All of Chryslers autoboxes called it quits around 100K miles unless you put a Transco Stage 3 shift kit in them, otherwise the second to third upshift took too long and the slippage would heat everything and eventually burn out the transmission. That shift kit was shall we say firm but didn't allow any of the slippage that led to premature transmission failures in stock Torqueflites. It would chirp the tires accelerating into second gear on the Valiant which I'm sure wasn't so good for the old fashioned ball and trunion front U-joint (gawd Chrysler stuck with those miserable things forever).

I didn't know what a well built and well thought out car was till I bought my first high end German sedan. One finger steering and brakes you only have to breathe on to put your head in the dashboard? Nah. I like good German iron with solid heavy steering and brakes you can modulate right on the wee edge of lock up without getting into the ABS, four wheel discs when nearly all American cars still had rear drums. German cars are tactile and talk to you in ways no American car does. They don't start to feel light at speed either. A mid 70's Mercedes 280E or BMW Bavaria was so much better in every possible way than any American car of that era at any price it isn't even funny. Floaty boats like those old American cars with no weight to the steering and no damping in the suspension are horrible to drive, at least to me they are. American car companies are only now starting to figure it out but pushed to the edge of traction the German cars don't feel like the want to bite you, they'll let you play at the edge of the tires, while most American cars and Toyotas start to get kinda loose feeling like they might roll or swap ends.
 
I’m not a big fan of the way old American large sedans drive either, but comparing a Mercedes or BMW Bavaria to most any Chrysler of the era is a little unfair. When the Bavaria was introduced about ‘70 they advertised it at $4995 but hardly anyone ever saw one of those, close to $6000 was more like it by the time it hit the dealership with a few options. Still a good value for a nice car but far more than the vast majority of Chrysler products actually sold for.

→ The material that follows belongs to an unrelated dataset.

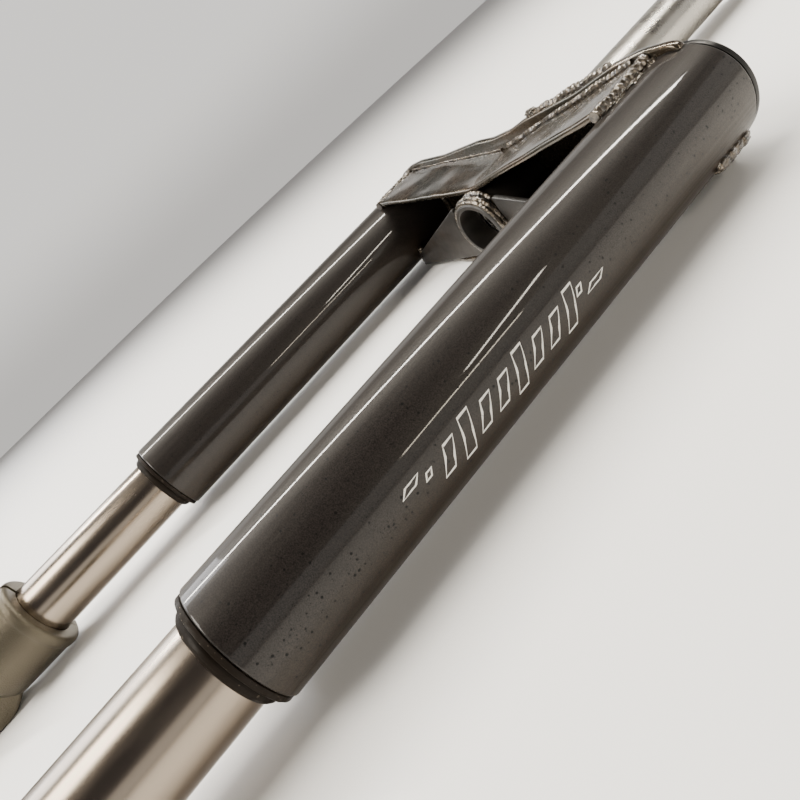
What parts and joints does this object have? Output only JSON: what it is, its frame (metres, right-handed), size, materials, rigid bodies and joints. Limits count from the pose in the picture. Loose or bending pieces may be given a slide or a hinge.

If the Bavaria had an automatic it was a ZF three speed which at the time wasn’t known for longevity. In the late ‘70s I had an acquaintance who for years had bought second hand Citroens and driven the crap out of them. Citroen left the US in ‘73 and so he a found nice, well kept Bavaria. First the ZF died, once that was fixed the cylinder head cracked, another known issue with the old BMW inline sixes. It wasn’t a bad car but took lots more maintenance than most, I remember how flummoxed he was trying to keep that thing running.

ZF eventually fixed the three speed, my mother drove an early ‘80s Peugeot 505 to over 180,000 miles which had one of the last three speed automatics but the next year they supplied a four speed to both BMW and Peugeot. That gearbox was so bad it often failed during a routine smog test! Seems like the clutches wouldn’t release fully in neutral and if the engine was then revved up as the test required it could destroy them. There were lawsuits against BMW on that one. My mother replaced the 505 with an Eagle Premier in ‘92 which had a ZF four speed automatic. That gearbox lasted 67,000 miles being driven by the proverbial little old lady schoolteacher before it died. I much prefer to shift my own gears but if I were buying an automatic would not trust any ZF gearbox unless I knew for sure that it had been around for awhile and proven reliable.